Stirling residents united in bid to ‘scrap the DAP’

Paul Ruthven, Nicolas Gurr, Colin Latchem, Elisabeth Megroz, Andrew Luobikis, Geoff Pearson with (front) Claudia Green, Cecilia Brooke, Helen McLeod, Yvonne Hart , Leisha Jack, Peter Melrosa and Beth Kennedy.
Paul Ruthven, Nicolas Gurr, Colin Latchem, Elisabeth Megroz, Andrew Luobikis, Geoff Pearson with (front) Claudia Green, Cecilia Brooke, Helen McLeod, Yvonne Hart , Leisha Jack, Peter Melrosa and Beth Kennedy.

STIRLING resident groups joined those from 45 Perth communities against controversial Joint Development Assessment Panels (DAPS).

The residents of communities affected by developments approved by DAPs plan to take their fight to the 2017 State Election.

A lobby group, Scrap the DAPs, was formed at a Mosman Park meeting on Wednesday night to fight back against recent decisions the recommendations of councils.

Scrap the DAPs committee member Leisha Jack said City of Stirling residents were well represented at the meeting.

Ms Jack said groups from Trigg, Scarborough, Dianella, Karrinyup and Carine attended to express their frustration with developments in their areas.

“This really needs to be a case of planning for the people rather than planning in the interests of developers,” she said.

Stirling Councillor Andrew Guilfoyle also attended the meeting.

“The DAPs really are undemocratic so it was great to see everyone at the meeting unanimously take a stand against them,” Ms Jack said.

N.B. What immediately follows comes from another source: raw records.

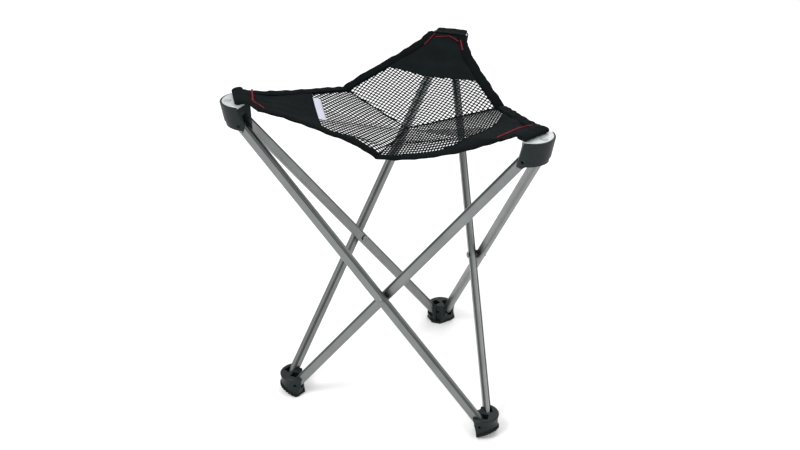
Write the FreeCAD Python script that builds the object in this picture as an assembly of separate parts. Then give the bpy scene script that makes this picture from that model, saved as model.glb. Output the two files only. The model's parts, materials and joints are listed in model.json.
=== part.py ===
import FreeCAD, Part
import math
import os

# Folding three-legged camp stool, in millimetres. Six legs cross in pairs in three faces. Each
# leg is hinged in a plastic head at the top and in a plastic foot at the bottom, and a fabric
# seat is slung between the three heads. The stool has three-fold symmetry about a vertical
# axis, so each piece is made once and turned twice by 120 degrees. Corners are left, right and
# back. The floor is z = 0.

Vector = FreeCAD.Vector

# Stance of the linkage
HINGE_RISE = 394.0
HINGE_RUN = 303.4
CROSSING_SHARE = 0.5674
CORNER_SETBACK = 11.0
FOOT_HINGE_HEIGHT = 18.5
AXIS_SETBACK = 49.0
LEG_SPACING = 12.4

# Leg tube
LEG_WIDTH = 13.2
LEG_THICKNESS = 9.8
LEG_CORNER = 3.6
LEG_WALL = 1.2
LEG_END_RADIUS = 9.0

# Hinge pins and crossing rivets
PIN_RADIUS = 1.9
PIN_RUNNING_GAP = 0.06
PIN_HALF_LENGTH = 7.4
RIVET_RADIUS = 2.0
RIVET_LOOSE_GAP = 0.4
RIVET_HEAD_RADIUS = 4.6
RIVET_HEAD_HEIGHT = 1.8
RIVET_HEAD_GAP = 0.9
SPACER_RADIUS = 5.6
SPACER_THICKNESS = 1.3

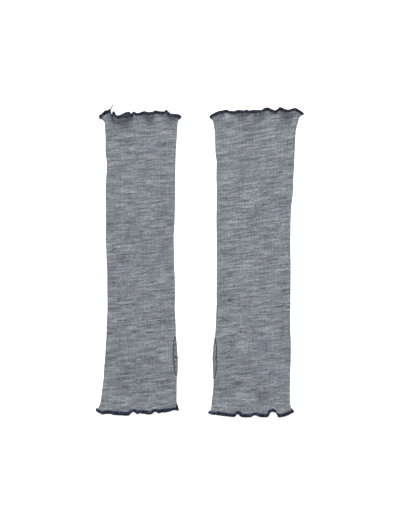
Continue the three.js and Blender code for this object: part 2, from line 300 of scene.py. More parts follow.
class EndLine:
    """The rippled line of one layer at one end.

    Its broad curves are felt far into the cloth. Its sharp ripples and its lifts die away close to
    the end.
    """

    BROAD_REACH = 30.0
    RIPPLE_REACH = 10.0
    LIFT_LEVEL = 2.2
    LIFT_REACH = 8.2
    BLUR = 5.0
    BLURS_WIDE = 3
    SAMPLE = 0.5
    HALF_SPAN = 70.0

    def __init__(self, ripples: Sequence[Ripple]) -> None:
        """Splits the line into its broad curves and its ripples.

        Args:
            ripples: The crests and dips, from -X to +X.
        """
        places = [r.x for r in ripples]
        self.rise = SmoothCurve(places, [r.rise for r in ripples])
        self.lift = SmoothCurve(places, [r.lift for r in ripples])
        self.samples = np.arange(-self.HALF_SPAN, self.HALF_SPAN, self.SAMPLE)
        half = round(self.BLURS_WIDE * self.BLUR / self.SAMPLE)
        bell = np.exp(-0.5 * (np.arange(-half, half + 1) * self.SAMPLE / self.BLUR) ** 2)
        padded = np.pad(self.rise(self.samples), half, mode="edge")
        self.broad = np.convolve(padded, bell / bell.sum(), mode="valid")

    def rise_at(self, x: np.ndarray, away: np.ndarray) -> np.ndarray:
        """Works out how far the cloth moves along +Y.

        Args:
            x: Place across.
            away: Distance from the end.

        Returns:
            The move at each place.
        """
        broad = np.interp(x, self.samples, self.broad)
        sharp = self.rise(x) - broad
        near = 1 - ease(away, 0, self.RIPPLE_REACH)
        return broad * (1 - ease(away, 0, self.BROAD_REACH)) + sharp * near

    def lift_at(self, x: np.ndarray, away: np.ndarray) -> np.ndarray:
        """Returns how far the cloth lifts at a place across and a distance from the end."""
        return np.maximum(self.lift(x), 0) * (1 - ease(away, self.LIFT_LEVEL, self.LIFT_REACH))


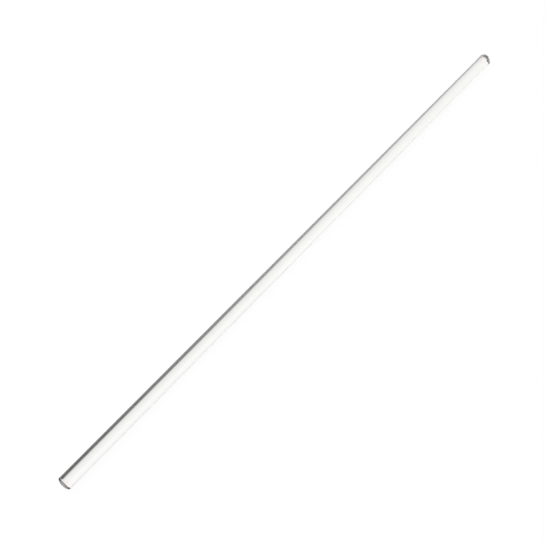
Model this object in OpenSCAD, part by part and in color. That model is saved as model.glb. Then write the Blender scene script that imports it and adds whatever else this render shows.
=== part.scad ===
// Glass stirring rod: one solid length of drawn glass with both ends fire-polished.
// Its axis runs along X, and the origin is on the axis, midway between the two tips.

/* [Rod] */
// Overall length, from tip to tip
rod_length = 300; // [100:1:500]
// Diameter of the straight shank
rod_diameter = 6; // [4:0.5:12]

/* [Fire-polished ends] */
// How far each melted end domes out past the straight shank
dome_height = 1.1; // [0.5:0.05:2]

/* [Looks] */
// Colour of the clear glass: red, green, blue and how solid it looks
glass_colour = [0.90, 0.94, 0.93, 0.45]; // [0:0.01:1]

/* [Hidden] */
$fn = 96;

shank_radius = rod_diameter / 2;
shank_length = rod_length - 2 * dome_height;
// Side of the square that keeps one quarter of an ellipse, well clear of its curve
quarter_side = rod_diameter + dome_height;

// Half of one dome's outline, from the end of the shank: X is the radius, Y runs to the tip.
// Melted glass pulls itself round, so the dome is half an ellipse that leaves the shank with no corner.
module dome_outline() {
    intersection() {
        scale([1, dome_height / shank_radius])
            circle(r = shank_radius);
        square(quarter_side);
    }
}

// Half of the whole rod's outline: X is the radius, Y runs along the rod
module rod_outline() {
    translate([0, -shank_length / 2])
        square([shank_radius, shank_length]);
    for (flip = [0, 1])
        mirror([0, flip])
            translate([0, shank_length / 2])
                dome_outline();
}

module rod() {
    color(glass_colour)
        rotate([0, 90, 0])
            rotate_extrude()
                rod_outline();
}

rod();
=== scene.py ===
"""The looks of a glass stirring rod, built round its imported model: the rod, its studio and its camera."""

import math

import bpy
from bpy.props import FloatProperty, FloatVectorProperty, IntProperty, PointerProperty
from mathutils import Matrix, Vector


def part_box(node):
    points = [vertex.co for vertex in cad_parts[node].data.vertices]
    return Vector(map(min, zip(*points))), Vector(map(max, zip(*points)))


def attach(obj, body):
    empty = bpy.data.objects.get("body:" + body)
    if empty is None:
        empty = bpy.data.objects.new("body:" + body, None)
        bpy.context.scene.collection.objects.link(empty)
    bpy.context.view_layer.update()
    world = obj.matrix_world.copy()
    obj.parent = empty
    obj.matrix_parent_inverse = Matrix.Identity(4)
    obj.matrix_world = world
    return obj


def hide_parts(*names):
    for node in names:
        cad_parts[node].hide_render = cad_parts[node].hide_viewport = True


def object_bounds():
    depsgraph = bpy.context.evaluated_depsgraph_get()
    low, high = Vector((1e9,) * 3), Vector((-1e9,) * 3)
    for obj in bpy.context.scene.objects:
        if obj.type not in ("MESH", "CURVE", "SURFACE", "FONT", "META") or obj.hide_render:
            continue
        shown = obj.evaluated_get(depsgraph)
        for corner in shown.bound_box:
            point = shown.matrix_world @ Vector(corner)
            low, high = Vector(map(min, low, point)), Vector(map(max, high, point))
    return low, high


bl_info = {
    "name": "Glass Stirring Rod",
    "version": (1, 0, 0),
    "blender": (4, 5, 0),
    "location": "View3D > Sidebar > Stirring Rod",
    "description": "Draws a clear glass stirring rod with fire-polished ends, in a white studio",
    "category": "Object",
}

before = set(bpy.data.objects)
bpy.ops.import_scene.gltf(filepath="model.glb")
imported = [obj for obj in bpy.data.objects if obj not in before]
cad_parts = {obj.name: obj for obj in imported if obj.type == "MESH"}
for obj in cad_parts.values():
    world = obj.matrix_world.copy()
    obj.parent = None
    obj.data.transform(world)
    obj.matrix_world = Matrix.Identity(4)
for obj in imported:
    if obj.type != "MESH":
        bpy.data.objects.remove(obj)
cad_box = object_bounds()
rod_low, rod_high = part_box("rod")

ORIGIN = (0, 0, 0)
QUARTER_TURN = math.pi / 2
FULL_TURN = 2 * math.pi
WHITE = (1, 1, 1, 1)
BLACK = (0, 0, 0, 1)

# Points closer together than this are taken as one
MERGE_DISTANCE = 1e-6


def radians(*degrees):
    """Angles given in degrees, in radians."""
    return tuple(math.radians(angle) for angle in degrees)


class RodSettings(bpy.types.PropertyGroup):
    """Sizes and finish of the glass rod."""

    length: FloatProperty(
        name="Length",
        description="Overall length of the rod, from tip to tip",
        default=rod_high.x - rod_low.x,
        unit="LENGTH",
    )
    diameter: FloatProperty(
        name="Diameter",
        description="Diameter of the straight shank",
        default=rod_high.z - rod_low.z,
        unit="LENGTH",
    )
    dome_height: FloatProperty(
        name="Dome Height",
        description="How far each fire-polished end domes out past the shank",
        default=0.0011,
        unit="LENGTH",
    )
    sides: IntProperty(
        name="Sides",
        description="Faces round the rod",
        default=128,
        min=16,
    )
    dome_rings: IntProperty(
        name="Dome Rings",
        description="Rings of faces on each domed end",
        default=48,
        min=8,
    )
    shank_rings: IntProperty(
        name="Shank Rings",
        description="Rings of faces on each half of the shank",
        default=32,
        min=1,
    )
    clear_tint: FloatVectorProperty(
        name="Clear Tint",
        description="Colour of the glass where it is cleanest",
        default=(0.995, 0.995, 0.975),
        subtype="COLOR",
        min=0,
        max=1,
    )
    smoky_tint: FloatVectorProperty(
        name="Smoky Tint",
        description="Colour of the glass along its faint drawn streaks",
        default=(0.965, 0.965, 0.940),
        subtype="COLOR",
        min=0,
        max=1,
    )
    depth_tint: FloatVectorProperty(
        name="Depth Tint",
        description="Colour that light takes on over a long way through the glass",
        default=(0.55, 0.60, 0.53),
        subtype="COLOR",
        min=0,
        max=1,
    )
    depth_density: FloatProperty(
        name="Depth Density",
        description="How strongly a metre of glass takes light away",
        default=6.0,
        min=0,
    )
    # Painted light: a rosy colour fringe painted near each tip, standing in for light split into colours
    painted_fringe_tint: FloatVectorProperty(
        name="End Tint",
        description="Faint rosy tint that the polished ends take from splitting the light",
        default=(1.0, 0.90, 0.915),
        subtype="COLOR",
        min=0,
        max=1,
    )
    # How far the painted rosy fringe reaches from each tip
    painted_fringe_reach: FloatProperty(
        name="End Reach",
        description="How far from each tip the rosy tint fades out",
        default=0.004,
        unit="LENGTH",
    )
    # Painted shade: the glass's colour is darkened towards black where it is seen edge on, standing in for
    # its dark edges
    painted_rim_shade: FloatProperty(
        name="Rim Shade",
        description="How much darker the glass is where it is seen edge on",
        default=0.5,
        subtype="FACTOR",
        min=0,
        max=1,
    )
    refraction: FloatProperty(
        name="Refractive Index",
        description="Refractive index of borosilicate glass",
        default=1.474,
        min=1,
    )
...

“Hopefully this will bring other DAPs-affected community groups in Stirling out of the woodwork.”

Cottesloe lawyer Sandra Boulter said WA needed third-party appeal rights so neighbours to developments had power in DAP decisions, given there was no legal connection between what was planned and then developed.

“There is no planning assessment process in WA, as what we have is a planning approval system,” she said.

Across Perth, 21 councils have passed motions opposing DAPs, which comprise two local councillors and three State appointees, who can decide on any development worth more than $3 million, if a developer chooses to bypass local government processes.

Mosman Park Mayor Ron Norris organised the meeting after his council and residents opposed an enlarged shopping centre in the town but were overridden by a DAP last year.

The meeting agreed to support an anti-DAP motion at the annual general meeting of the WA Local Government Association next month.